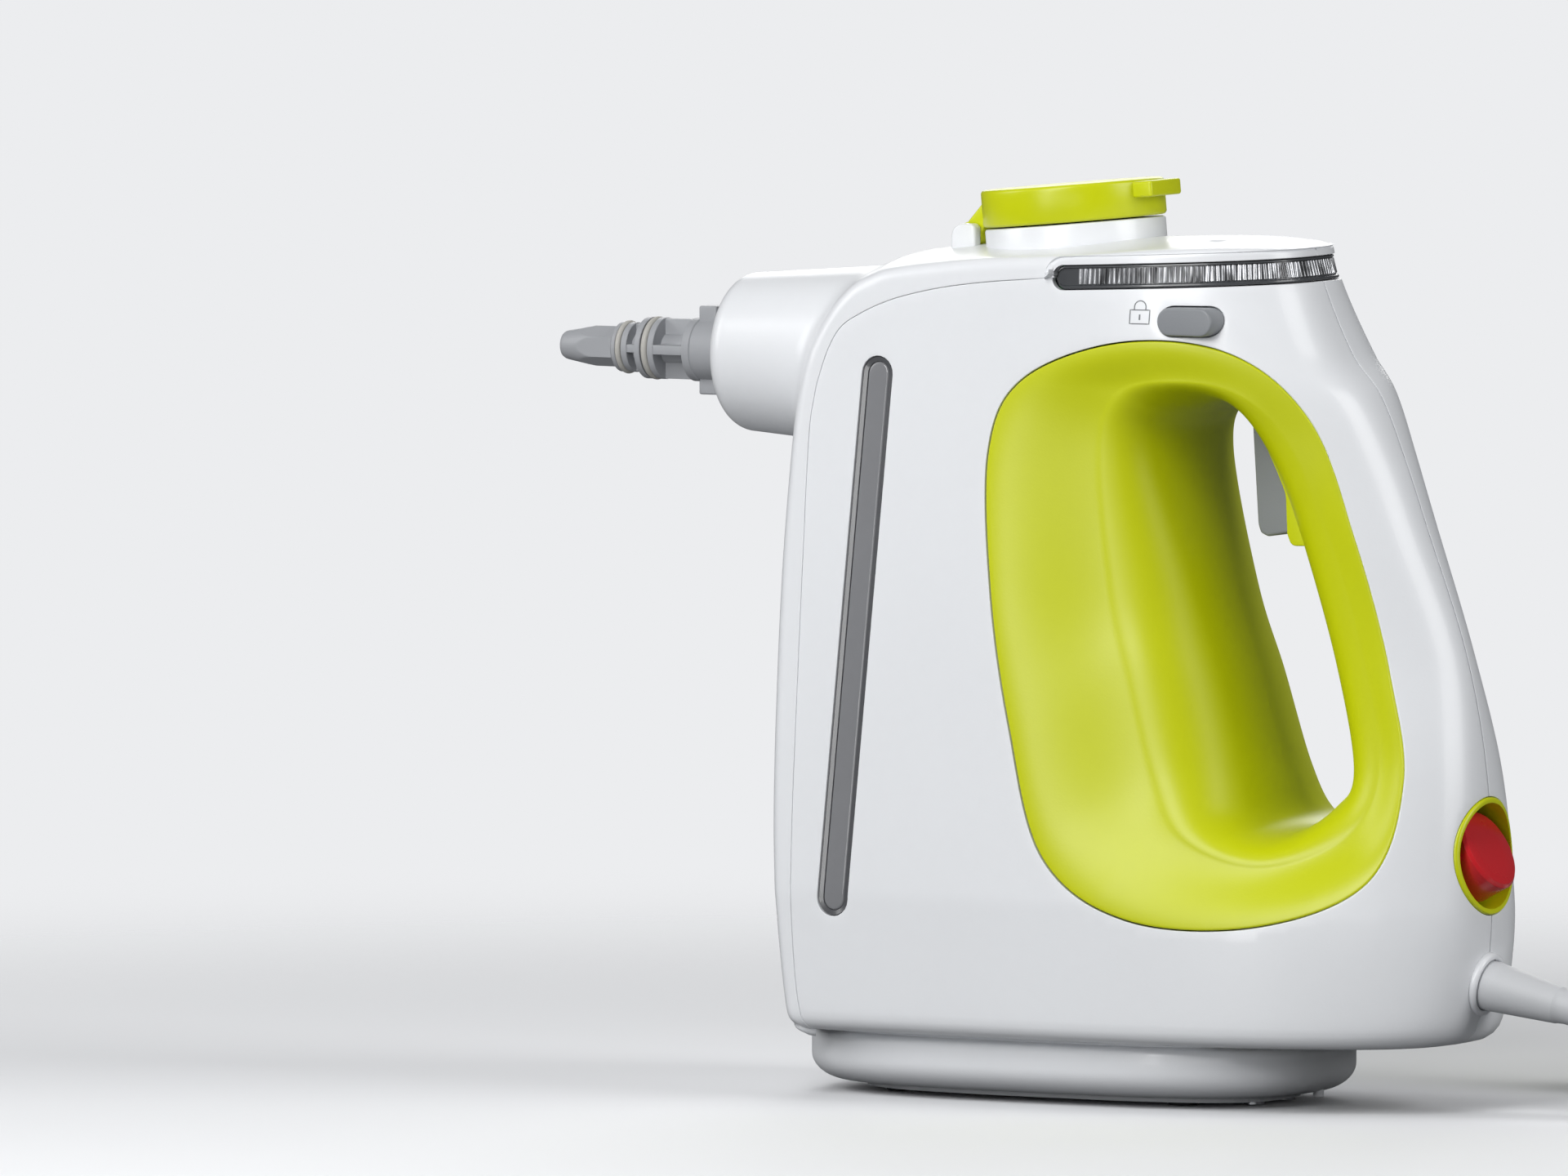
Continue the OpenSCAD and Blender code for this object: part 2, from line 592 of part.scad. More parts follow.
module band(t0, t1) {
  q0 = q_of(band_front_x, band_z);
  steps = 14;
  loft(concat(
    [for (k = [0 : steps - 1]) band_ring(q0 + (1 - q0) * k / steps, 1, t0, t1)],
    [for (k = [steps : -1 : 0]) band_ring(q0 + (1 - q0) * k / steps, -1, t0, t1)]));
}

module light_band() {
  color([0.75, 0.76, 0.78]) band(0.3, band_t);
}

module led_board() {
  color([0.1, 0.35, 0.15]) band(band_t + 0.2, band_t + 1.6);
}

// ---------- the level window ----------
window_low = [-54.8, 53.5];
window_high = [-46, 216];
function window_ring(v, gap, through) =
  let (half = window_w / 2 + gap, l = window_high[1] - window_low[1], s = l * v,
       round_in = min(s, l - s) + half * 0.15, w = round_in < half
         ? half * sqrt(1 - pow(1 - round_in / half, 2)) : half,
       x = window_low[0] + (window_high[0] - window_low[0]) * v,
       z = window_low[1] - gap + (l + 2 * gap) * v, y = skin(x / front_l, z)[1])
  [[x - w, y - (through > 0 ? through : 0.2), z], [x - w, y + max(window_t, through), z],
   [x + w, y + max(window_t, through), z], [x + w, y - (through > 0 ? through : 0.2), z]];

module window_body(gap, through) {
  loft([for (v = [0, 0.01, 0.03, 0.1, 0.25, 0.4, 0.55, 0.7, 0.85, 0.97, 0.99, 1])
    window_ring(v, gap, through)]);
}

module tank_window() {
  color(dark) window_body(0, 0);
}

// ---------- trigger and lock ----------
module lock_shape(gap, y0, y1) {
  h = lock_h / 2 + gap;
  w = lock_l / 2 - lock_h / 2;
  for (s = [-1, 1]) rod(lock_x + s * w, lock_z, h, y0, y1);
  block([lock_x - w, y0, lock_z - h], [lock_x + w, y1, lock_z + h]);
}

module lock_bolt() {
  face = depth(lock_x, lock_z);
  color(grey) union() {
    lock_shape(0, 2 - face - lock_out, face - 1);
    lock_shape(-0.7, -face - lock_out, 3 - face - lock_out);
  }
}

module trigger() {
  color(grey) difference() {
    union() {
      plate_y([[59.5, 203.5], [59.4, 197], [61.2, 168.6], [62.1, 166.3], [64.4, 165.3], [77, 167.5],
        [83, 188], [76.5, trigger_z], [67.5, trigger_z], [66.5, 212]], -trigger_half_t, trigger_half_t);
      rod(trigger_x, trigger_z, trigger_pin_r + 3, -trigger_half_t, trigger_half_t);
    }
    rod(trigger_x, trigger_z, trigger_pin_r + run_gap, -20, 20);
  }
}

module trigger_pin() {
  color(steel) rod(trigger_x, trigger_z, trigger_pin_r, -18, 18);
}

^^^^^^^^

- What you will do:
Nothing should be changed: write out all of the data as is.

- Response to this exercise:
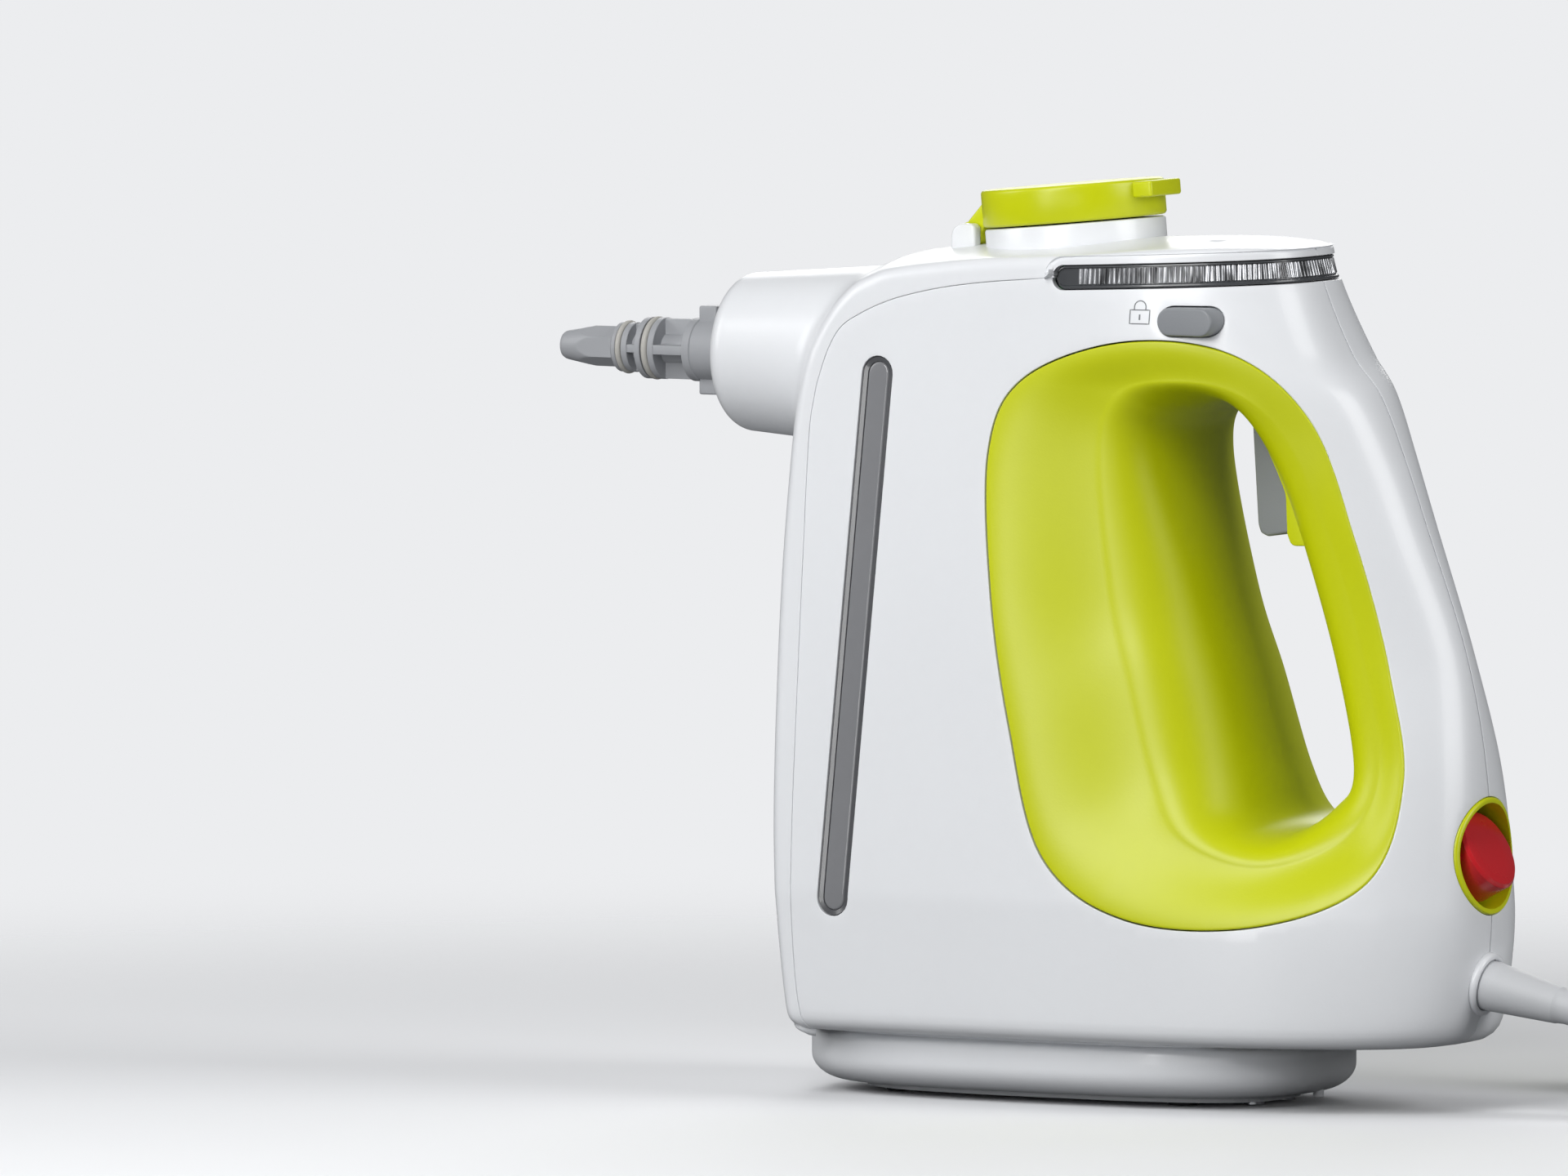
Continue the OpenSCAD and Blender code for this object: part 2, from line 592 of part.scad. More parts follow.
module band(t0, t1) {
  q0 = q_of(band_front_x, band_z);
  steps = 14;
  loft(concat(
    [for (k = [0 : steps - 1]) band_ring(q0 + (1 - q0) * k / steps, 1, t0, t1)],
    [for (k = [steps : -1 : 0]) band_ring(q0 + (1 - q0) * k / steps, -1, t0, t1)]));
}

module light_band() {
  color([0.75, 0.76, 0.78]) band(0.3, band_t);
}

module led_board() {
  color([0.1, 0.35, 0.15]) band(band_t + 0.2, band_t + 1.6);
}

// ---------- the level window ----------
window_low = [-54.8, 53.5];
window_high = [-46, 216];
function window_ring(v, gap, through) =
  let (half = window_w / 2 + gap, l = window_high[1] - window_low[1], s = l * v,
       round_in = min(s, l - s) + half * 0.15, w = round_in < half
         ? half * sqrt(1 - pow(1 - round_in / half, 2)) : half,
       x = window_low[0] + (window_high[0] - window_low[0]) * v,
       z = window_low[1] - gap + (l + 2 * gap) * v, y = skin(x / front_l, z)[1])
  [[x - w, y - (through > 0 ? through : 0.2), z], [x - w, y + max(window_t, through), z],
   [x + w, y + max(window_t, through), z], [x + w, y - (through > 0 ? through : 0.2), z]];

module window_body(gap, through) {
  loft([for (v = [0, 0.01, 0.03, 0.1, 0.25, 0.4, 0.55, 0.7, 0.85, 0.97, 0.99, 1])
    window_ring(v, gap, through)]);
}

module tank_window() {
  color(dark) window_body(0, 0);
}

// ---------- trigger and lock ----------
module lock_shape(gap, y0, y1) {
  h = lock_h / 2 + gap;
  w = lock_l / 2 - lock_h / 2;
  for (s = [-1, 1]) rod(lock_x + s * w, lock_z, h, y0, y1);
  block([lock_x - w, y0, lock_z - h], [lock_x + w, y1, lock_z + h]);
}

module lock_bolt() {
  face = depth(lock_x, lock_z);
  color(grey) union() {
    lock_shape(0, 2 - face - lock_out, face - 1);
    lock_shape(-0.7, -face - lock_out, 3 - face - lock_out);
  }
}

module trigger() {
  color(grey) difference() {
    union() {
      plate_y([[59.5, 203.5], [59.4, 197], [61.2, 168.6], [62.1, 166.3], [64.4, 165.3], [77, 167.5],
        [83, 188], [76.5, trigger_z], [67.5, trigger_z], [66.5, 212]], -trigger_half_t, trigger_half_t);
      rod(trigger_x, trigger_z, trigger_pin_r + 3, -trigger_half_t, trigger_half_t);
    }
    rod(trigger_x, trigger_z, trigger_pin_r + run_gap, -20, 20);
  }
}

module trigger_pin() {
  color(steel) rod(trigger_x, trigger_z, trigger_pin_r, -18, 18);
}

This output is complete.